Article 25: Indigenous peoples have the right to maintain and strengthen their distinctive spiritual relationship with their traditionally owned or otherwise occupied and used lands, territories, waters and coastal seas and other resources and to uphold their responsibilities to future generations in this regard.
Article 32: States shall consult and cooperate in good faith with the indigenous peoples concerned through their own representative institutions in order to obtain their free and informed consent prior to the approval of any project affecting their lands or territories and other resources, particularly in connection with the development, utilization or exploitation of mineral, water or other resources.

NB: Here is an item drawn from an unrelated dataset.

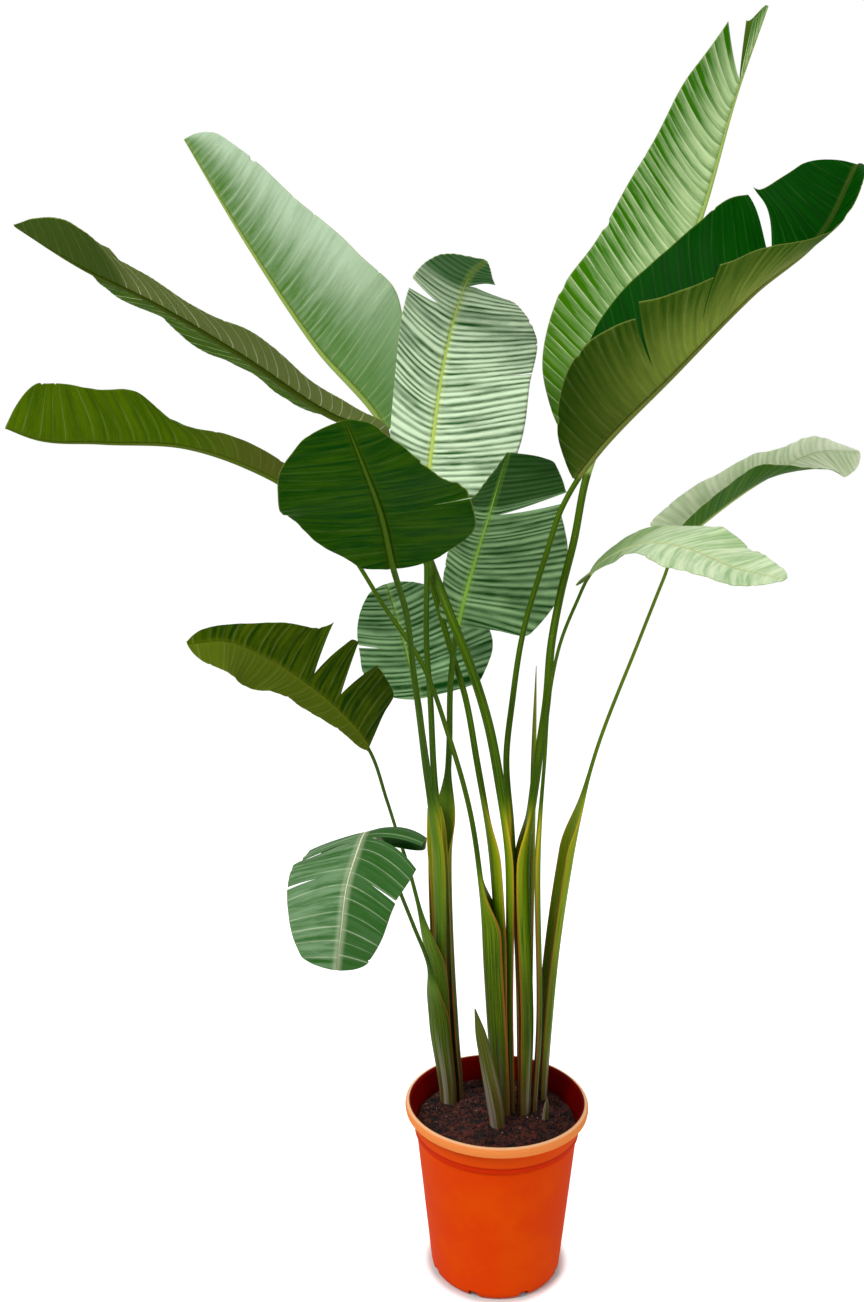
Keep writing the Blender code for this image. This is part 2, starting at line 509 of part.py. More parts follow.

The whole of this Inquiry must ask why the precautionary principle did not seem to be applied as the project was approved and went forth, especially in light of the NL government and Nalcor’s collective failure to institute the findings and recommendations of the joint provincial panel, SNC-Lavalin’s own internal analysis, the Harvard and Bernander studies, and other assorted reports that were inevitably commissioned by citizens themselves when the proponent and its supporters failed to provide proper analysis and justification for key decisions. The Inquiry must determine whether this failure to apply the precautionary principle has unnecessarily placed Indigenous and non-Indigenous lives in jeopardy.
As noted above, the Inquiry must undertake a re-set of the Terms of Reference that includes a proper, UNDRIP-informed consultation with all Indigenous peoples affected by the Muskrat Falls megaproject. As part of a re-set, this Inquiry must consider the need to press for a suspension of construction at the Muskrat Falls megaproject pending the outcome of the Inquiry’s findings, whose utility becomes questionable should constructed not be halted.
The Inquiry must approach all of the issues within its current (and hopefully re-set) mandate – and also provide a generous and broad interpretation of those terms – with a multi-lens approach that incorporates questions about compliance with UNDRIP principles and the failure to proceed with the precautionary principle as a foundational operating guide; that considers expanding as widely as possible to include the Indigenous and non-Indigenous grass roots voices who have been ignored and cast aside as a result of the NL government’s and NALCOR’s democratic deficit; and that considers seriously and, where possible, acts upon the political conundrum in which it finds itself studying a project that is likely to reach a completion stage that, absent a suspension of operations, will mean the Inquiry’s recommendations may have no beneficial effect or positive impact.